It’s likely that some or all of the funding for this may have come from the World Bank funded National Hydrology Project, see AP WRD presentation[v] on Aug 17-18, 2017. Nikhilesh Kumar, co-founder of Vassar Labs told SANDRP that APWRIMS is a state initiative and done through state funding. On Sept 6, 2017[vi] the media reported, the has been updated.

The Dossier for the portal says: “Approx 1 million geo-tagged Water bodies, and 1.3 million geotagged bore wells, along with various layers like administrative, hydrological, soil, agriculture, satellite, aquifer, LULC, Rivers & Canal, Drainage network, DEM, Command Areas etc (are included)…  Approximately 3 Lac point data comes every day from different sources like Automatic Weather Stations, Reservoir Level sensors, Ground Water Level sensors, River and Canal level sensors etc.” Information for different data points come from Satellites/ models/ IMD/ ISRO/ WRD, among other sources. Some ground trothing has been incorporated, but a lot more remains to be done, we gather from one of the co-founders of the project.

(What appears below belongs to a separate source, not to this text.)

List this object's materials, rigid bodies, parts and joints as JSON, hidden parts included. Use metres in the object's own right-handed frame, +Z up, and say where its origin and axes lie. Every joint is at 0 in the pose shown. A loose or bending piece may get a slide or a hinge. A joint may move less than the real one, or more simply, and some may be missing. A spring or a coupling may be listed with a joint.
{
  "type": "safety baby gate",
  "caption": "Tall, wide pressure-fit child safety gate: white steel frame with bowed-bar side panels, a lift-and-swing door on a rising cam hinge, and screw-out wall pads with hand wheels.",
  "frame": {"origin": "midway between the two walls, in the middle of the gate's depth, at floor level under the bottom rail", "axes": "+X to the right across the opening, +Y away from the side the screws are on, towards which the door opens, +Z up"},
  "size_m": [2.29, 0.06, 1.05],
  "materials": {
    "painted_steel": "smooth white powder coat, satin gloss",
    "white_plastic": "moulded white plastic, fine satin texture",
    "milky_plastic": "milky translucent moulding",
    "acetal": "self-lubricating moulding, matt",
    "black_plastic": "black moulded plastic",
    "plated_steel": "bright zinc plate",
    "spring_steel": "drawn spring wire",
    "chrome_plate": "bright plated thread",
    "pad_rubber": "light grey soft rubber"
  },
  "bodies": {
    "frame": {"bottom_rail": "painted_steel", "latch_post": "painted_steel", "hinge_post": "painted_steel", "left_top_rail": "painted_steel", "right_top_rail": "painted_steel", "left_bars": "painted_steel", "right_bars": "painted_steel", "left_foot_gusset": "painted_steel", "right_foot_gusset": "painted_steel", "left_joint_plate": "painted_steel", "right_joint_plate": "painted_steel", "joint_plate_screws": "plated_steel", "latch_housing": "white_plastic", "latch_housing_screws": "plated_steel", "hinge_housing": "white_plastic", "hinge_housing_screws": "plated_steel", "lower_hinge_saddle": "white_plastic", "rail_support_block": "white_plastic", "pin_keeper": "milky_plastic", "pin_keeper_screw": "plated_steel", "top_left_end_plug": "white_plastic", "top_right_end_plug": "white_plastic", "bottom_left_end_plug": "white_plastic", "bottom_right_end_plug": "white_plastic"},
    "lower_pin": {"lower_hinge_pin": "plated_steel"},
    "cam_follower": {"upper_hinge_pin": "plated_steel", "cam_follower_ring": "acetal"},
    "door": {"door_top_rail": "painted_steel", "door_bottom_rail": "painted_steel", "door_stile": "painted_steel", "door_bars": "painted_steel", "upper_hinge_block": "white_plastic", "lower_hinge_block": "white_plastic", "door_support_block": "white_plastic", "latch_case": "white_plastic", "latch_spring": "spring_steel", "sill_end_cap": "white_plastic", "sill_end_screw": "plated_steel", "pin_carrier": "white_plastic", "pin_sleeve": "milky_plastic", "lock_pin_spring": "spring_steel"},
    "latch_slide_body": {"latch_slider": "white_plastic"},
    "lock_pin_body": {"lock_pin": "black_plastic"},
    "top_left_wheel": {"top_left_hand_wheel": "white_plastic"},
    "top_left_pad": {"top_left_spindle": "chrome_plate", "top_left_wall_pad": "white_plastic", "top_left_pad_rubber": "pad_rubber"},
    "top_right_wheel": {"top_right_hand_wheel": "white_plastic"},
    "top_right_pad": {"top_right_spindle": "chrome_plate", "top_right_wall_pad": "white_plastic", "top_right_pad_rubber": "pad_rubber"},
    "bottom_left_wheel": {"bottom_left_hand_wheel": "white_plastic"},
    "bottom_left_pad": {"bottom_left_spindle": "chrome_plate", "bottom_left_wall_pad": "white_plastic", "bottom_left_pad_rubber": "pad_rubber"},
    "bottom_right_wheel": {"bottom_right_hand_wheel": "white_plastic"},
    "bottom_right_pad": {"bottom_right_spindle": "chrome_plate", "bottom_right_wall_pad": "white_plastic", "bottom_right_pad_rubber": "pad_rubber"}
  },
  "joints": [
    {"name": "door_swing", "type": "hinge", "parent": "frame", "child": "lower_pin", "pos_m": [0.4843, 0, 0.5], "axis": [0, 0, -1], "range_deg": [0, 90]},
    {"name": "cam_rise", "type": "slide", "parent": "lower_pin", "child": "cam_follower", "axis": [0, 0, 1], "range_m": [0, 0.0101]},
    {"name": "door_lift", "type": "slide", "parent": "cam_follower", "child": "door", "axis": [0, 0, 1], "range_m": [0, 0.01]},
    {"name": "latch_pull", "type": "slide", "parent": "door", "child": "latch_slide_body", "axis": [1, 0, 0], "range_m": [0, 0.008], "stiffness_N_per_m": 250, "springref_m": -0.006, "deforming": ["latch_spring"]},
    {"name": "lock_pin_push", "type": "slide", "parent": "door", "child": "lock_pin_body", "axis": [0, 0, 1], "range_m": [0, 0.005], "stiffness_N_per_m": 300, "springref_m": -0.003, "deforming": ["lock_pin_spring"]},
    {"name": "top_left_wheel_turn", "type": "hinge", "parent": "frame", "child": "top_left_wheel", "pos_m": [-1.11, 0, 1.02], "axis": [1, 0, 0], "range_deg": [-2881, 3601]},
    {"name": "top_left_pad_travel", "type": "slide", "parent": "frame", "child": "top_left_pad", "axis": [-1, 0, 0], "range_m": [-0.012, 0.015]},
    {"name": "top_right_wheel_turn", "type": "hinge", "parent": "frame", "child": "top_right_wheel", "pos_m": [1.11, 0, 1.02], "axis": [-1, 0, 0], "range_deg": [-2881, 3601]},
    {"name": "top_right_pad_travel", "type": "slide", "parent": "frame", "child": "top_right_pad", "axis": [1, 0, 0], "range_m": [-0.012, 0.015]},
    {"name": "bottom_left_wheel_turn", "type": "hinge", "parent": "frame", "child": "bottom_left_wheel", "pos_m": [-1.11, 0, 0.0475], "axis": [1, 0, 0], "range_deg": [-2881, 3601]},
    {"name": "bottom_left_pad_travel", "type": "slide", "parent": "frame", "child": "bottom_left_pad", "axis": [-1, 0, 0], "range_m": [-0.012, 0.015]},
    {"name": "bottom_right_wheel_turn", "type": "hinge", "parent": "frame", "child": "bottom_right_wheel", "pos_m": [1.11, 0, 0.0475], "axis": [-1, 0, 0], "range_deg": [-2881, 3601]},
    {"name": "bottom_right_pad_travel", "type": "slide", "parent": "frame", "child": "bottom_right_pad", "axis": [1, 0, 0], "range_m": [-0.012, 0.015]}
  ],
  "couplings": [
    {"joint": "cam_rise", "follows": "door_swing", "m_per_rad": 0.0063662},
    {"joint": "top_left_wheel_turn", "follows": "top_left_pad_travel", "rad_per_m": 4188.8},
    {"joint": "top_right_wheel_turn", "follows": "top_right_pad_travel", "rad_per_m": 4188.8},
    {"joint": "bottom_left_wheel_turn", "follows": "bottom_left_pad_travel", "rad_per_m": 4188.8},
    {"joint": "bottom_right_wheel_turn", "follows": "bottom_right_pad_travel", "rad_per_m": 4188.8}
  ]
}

WEB PORTAL CONTENT The web portal is divided into three main sections (each can be clicked from the top of opening page): Water Resources Information, Water Resources Management and Geo Portal. More details are given below for each.

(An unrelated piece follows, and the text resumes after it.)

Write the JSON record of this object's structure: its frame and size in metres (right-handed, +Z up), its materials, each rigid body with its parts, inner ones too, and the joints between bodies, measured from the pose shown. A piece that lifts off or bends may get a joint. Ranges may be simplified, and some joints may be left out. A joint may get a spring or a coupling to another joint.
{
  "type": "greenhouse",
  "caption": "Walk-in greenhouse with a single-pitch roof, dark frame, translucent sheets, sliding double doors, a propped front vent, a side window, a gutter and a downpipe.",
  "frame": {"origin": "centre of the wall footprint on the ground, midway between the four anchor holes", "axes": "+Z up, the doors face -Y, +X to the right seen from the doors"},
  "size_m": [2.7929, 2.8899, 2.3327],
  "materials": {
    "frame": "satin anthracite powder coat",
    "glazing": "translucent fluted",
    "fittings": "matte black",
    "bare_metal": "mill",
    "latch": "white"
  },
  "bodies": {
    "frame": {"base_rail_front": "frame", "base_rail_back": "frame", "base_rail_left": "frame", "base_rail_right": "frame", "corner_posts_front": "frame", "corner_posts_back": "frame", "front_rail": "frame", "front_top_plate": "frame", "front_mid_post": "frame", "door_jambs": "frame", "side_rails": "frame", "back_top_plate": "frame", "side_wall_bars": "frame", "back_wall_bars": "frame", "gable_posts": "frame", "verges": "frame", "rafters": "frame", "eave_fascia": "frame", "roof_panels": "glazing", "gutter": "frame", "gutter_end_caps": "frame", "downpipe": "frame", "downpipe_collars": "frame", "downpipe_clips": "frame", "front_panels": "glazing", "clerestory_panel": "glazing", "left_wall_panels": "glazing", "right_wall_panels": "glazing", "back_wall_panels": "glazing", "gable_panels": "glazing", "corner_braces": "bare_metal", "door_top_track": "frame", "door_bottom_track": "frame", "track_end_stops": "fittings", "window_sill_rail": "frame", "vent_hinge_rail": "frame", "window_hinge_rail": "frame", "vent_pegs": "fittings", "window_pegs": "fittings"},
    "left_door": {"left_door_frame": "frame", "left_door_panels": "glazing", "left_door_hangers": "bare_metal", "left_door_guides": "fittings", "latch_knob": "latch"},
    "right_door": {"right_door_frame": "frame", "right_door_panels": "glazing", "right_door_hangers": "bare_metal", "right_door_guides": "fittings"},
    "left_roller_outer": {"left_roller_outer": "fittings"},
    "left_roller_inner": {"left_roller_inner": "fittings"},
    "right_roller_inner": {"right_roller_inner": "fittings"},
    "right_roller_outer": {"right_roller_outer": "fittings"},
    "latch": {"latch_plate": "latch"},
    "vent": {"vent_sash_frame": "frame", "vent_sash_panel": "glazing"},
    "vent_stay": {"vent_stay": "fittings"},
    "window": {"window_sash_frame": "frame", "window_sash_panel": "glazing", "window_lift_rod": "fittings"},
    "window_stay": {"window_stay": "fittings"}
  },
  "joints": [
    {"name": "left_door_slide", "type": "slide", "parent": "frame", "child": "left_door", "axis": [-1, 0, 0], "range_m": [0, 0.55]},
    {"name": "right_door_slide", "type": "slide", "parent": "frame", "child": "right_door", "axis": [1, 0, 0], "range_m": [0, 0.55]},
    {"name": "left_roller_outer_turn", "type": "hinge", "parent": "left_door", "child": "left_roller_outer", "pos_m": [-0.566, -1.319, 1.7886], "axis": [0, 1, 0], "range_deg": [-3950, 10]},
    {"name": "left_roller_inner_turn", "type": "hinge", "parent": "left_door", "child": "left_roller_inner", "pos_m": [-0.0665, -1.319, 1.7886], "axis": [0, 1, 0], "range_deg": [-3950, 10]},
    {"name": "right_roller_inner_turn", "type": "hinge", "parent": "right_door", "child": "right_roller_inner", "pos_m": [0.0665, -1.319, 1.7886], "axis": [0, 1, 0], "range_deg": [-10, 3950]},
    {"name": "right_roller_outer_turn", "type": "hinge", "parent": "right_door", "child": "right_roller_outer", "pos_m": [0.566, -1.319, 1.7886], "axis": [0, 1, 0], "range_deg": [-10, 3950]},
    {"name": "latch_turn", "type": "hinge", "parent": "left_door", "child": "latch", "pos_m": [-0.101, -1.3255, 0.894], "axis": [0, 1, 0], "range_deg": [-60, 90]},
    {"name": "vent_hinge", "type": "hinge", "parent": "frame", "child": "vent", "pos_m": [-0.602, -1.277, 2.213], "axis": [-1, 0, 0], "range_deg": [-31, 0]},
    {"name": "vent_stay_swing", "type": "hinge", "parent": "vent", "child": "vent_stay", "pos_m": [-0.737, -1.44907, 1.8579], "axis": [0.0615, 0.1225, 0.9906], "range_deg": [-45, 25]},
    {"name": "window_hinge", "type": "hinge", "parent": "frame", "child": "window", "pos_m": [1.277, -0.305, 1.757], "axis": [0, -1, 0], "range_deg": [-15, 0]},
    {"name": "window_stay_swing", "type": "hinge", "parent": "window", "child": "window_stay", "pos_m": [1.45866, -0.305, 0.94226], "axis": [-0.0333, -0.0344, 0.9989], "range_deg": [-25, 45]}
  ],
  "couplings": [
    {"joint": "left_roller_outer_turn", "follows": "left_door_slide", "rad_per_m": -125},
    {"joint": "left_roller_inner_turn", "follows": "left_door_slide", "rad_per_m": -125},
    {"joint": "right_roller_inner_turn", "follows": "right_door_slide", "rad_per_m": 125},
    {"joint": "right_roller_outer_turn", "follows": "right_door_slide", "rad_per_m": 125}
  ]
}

The web portal opens with an overview of water storage situation at a given point of time, starting with words: “Water Available Across State: 899.4. TMC” (as seen at 3 pm on Nov 12, 2018). The figure of water available across the state that the opening page at a given point of time (not clear how frequently this gets updated) is sum of water available in Reservoirs, in Geo tagged MI tanks and in Soil Moisture, but excludes water stored in water conservation structures or groundwater. No explanation is given for these inclusions and exclusions.

Nikhilesh Kumar of Vassar Labs said: “This is updated every 15 mins, as and when the data comes. Groundwater is added when change in GW storage is positive, not included when it is negative.” Groundwater being such a huge contributor to water used, a way should be found to include it in circumstances. 

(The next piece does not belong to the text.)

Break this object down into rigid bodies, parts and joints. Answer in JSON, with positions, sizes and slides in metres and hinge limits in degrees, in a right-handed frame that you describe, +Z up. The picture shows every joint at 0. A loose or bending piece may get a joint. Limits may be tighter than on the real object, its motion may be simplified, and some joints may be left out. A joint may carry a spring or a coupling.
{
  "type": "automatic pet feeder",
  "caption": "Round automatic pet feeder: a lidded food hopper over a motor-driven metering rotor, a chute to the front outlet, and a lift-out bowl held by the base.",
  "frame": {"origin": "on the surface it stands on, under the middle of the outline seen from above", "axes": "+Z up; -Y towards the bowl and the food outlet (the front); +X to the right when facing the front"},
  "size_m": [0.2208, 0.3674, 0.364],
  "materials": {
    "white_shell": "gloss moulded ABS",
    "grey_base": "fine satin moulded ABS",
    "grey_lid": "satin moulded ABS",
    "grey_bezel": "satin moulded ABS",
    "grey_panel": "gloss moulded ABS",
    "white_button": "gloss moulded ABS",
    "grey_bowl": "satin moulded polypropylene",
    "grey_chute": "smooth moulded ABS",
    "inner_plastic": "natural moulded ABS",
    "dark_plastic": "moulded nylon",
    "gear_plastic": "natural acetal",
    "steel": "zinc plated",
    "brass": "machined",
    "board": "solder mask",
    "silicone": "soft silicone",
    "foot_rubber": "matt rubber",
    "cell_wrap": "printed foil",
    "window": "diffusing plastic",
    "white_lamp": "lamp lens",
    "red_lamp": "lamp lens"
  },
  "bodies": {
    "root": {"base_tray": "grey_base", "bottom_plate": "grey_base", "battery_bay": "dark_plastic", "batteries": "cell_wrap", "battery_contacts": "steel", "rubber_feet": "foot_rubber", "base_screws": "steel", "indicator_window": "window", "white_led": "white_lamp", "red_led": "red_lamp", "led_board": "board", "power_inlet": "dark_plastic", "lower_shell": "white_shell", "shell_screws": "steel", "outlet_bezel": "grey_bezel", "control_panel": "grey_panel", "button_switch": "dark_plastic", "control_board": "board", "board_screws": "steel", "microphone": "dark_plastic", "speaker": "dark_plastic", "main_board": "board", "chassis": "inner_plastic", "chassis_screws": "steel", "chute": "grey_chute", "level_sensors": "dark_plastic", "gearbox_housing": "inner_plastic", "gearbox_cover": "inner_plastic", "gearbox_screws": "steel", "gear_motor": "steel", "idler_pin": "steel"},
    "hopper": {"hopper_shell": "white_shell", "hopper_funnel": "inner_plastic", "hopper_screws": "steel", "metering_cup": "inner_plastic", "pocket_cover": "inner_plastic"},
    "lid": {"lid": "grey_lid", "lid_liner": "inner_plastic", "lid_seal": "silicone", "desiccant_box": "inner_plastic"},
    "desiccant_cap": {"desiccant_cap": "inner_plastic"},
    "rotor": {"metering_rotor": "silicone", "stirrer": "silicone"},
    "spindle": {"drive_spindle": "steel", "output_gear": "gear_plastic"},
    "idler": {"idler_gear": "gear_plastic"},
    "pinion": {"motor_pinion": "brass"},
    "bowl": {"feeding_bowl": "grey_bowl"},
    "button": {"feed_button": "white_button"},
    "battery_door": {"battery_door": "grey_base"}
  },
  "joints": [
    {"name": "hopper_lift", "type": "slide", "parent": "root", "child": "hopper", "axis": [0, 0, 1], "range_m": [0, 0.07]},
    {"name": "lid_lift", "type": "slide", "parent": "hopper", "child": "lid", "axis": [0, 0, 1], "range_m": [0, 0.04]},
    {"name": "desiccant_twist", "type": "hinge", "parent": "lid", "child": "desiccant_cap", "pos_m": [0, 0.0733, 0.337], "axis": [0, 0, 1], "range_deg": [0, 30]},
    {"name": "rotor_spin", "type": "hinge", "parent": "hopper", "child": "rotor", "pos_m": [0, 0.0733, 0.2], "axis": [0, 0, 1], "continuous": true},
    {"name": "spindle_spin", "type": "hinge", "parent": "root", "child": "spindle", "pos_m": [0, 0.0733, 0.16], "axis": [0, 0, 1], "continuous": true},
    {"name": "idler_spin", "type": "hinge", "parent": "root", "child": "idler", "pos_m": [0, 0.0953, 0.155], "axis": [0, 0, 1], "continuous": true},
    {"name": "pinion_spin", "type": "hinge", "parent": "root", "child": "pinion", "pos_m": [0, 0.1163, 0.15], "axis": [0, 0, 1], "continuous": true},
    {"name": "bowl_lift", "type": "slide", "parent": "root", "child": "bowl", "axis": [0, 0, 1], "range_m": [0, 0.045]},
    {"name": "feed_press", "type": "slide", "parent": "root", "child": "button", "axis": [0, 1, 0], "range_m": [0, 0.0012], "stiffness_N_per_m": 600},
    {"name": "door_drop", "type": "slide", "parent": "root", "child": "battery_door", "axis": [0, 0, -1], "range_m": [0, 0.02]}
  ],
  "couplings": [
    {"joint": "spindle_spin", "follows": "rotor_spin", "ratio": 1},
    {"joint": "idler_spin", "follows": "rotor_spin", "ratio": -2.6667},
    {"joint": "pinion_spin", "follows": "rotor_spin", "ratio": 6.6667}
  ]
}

Below this we can see figures of water storage in 89 Reservoirs, 38413 MI (Minor Irrigation) Tanks and 969600 water conservation structure, with % of total capacity for respective type of storages. Below that, Total Rainfall (in TMC –Thousand Million Cubic Feet- since June 1), Available Soil Moisture (ASM) in TMC and Groundwater storage change (since June 1) in TMC is given. Below we give information for each section in detail to understand the breadth of information and also gaps or limitations, given in red lettered text through out this document.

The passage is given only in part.